Around 7,000 jobs are being axed at retail giant Marks & Spencer as part of a further shake-up in the face of the coronavirus crisis.
M&S said the bulk of the cuts would be made across its stores, hitting around 12 per cent of its 60,000 shop-based staff, as well as a smaller number of support centre and regional management workers. The roles are set to go over the next three months as M&S ramps up its overhaul, dubbed ‘never the same again’.
The job losses add to many thousands already announced across the retail sector as the pandemic wreaks havoc on the retail sector, with department store chain Debenhams last week announcing another 2,500 staff cuts.
These proposals are an important step in becoming a leaner, faster business set up to serve changing customer needs and we are committed to supporting colleagues through this time
M&S expects a “significant” number of roles will be cut through voluntary departures and early retirement while it said it will also create some jobs through investing further in online warehousing and its new ambient food warehouse.
The group’s latest jobs cull follows 950 jobs job losses announced just last month across store management and head office roles. It comes as M&S revealed total sales in its hard-hit clothing and home arm plunged 29.9% in the eight weeks since shops reopened, with store sales tumbling 47.9 per cent and online sales surging 39.2 per cent. It said sales declines were improving but that it was “clear that there has been a material shift in trade”.
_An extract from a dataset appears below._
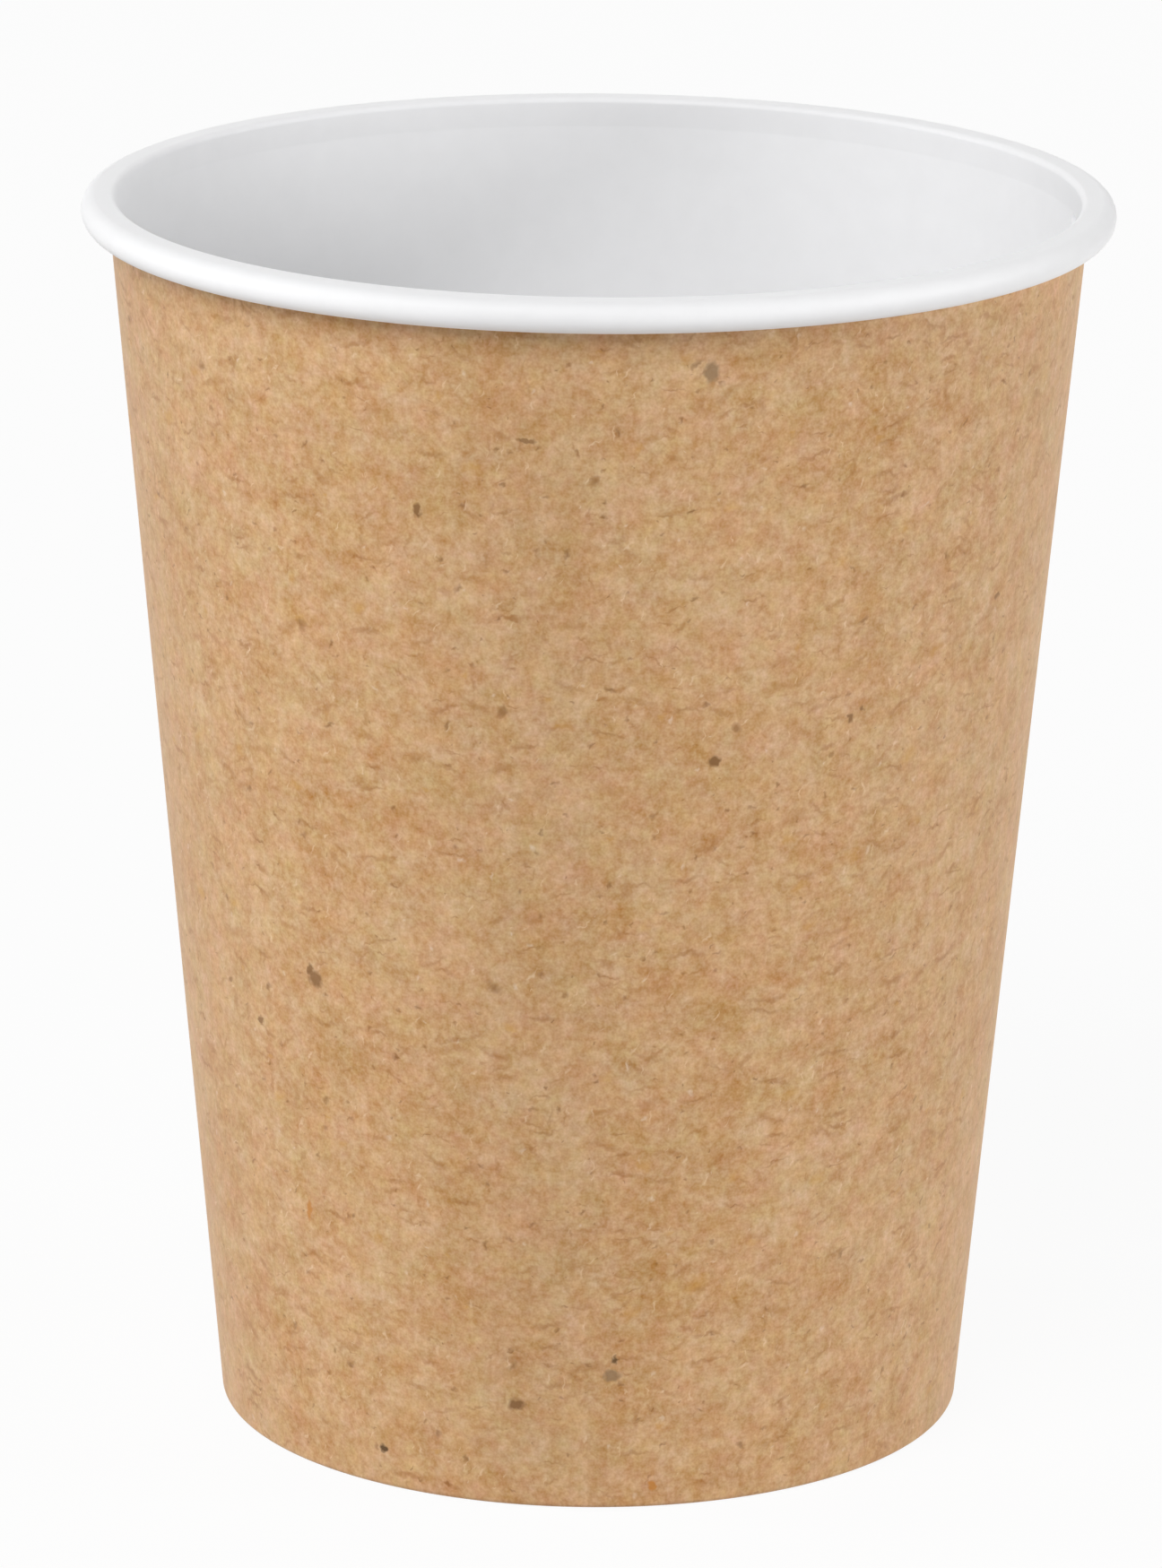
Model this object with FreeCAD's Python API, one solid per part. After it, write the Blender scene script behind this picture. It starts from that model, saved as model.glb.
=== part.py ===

“Whilst it is too early to predict with precision where a new post-Covid sales mix will settle, we must act now to reflect this change,” it said. The group said the pandemic had shown staff can work “more flexibly and productively” and are able to multi-task and move between food, clothing and home departments. Chief executive Steve Rowe added:
“As part of our Never the same again programme to embed the positive changes in ways of working through the crisis, we are today announcing proposals to further streamline store operations and management structures.
“These proposals are an important step in becoming a leaner, faster business set up to serve changing customer needs and we are committed to supporting colleagues through this time.” In May, Mr Rowe revealed plans for his Never the same again restructure overhaul as he warned some shopper habits had “changed forever”.
Its latest trading update showed a mixed performance across stores, with those in newer out-of-town locations almost back to pre-Covid sales levels, but town centre shops and some shopping centres still “heavily impacted” by social distancing.
While clothing and home sales remained steeply lower, it said food sales rose 2.5 per cent in the 13 weeks to August 20 and also 2.5 per cent higher in the 8 weeks since stores reopened.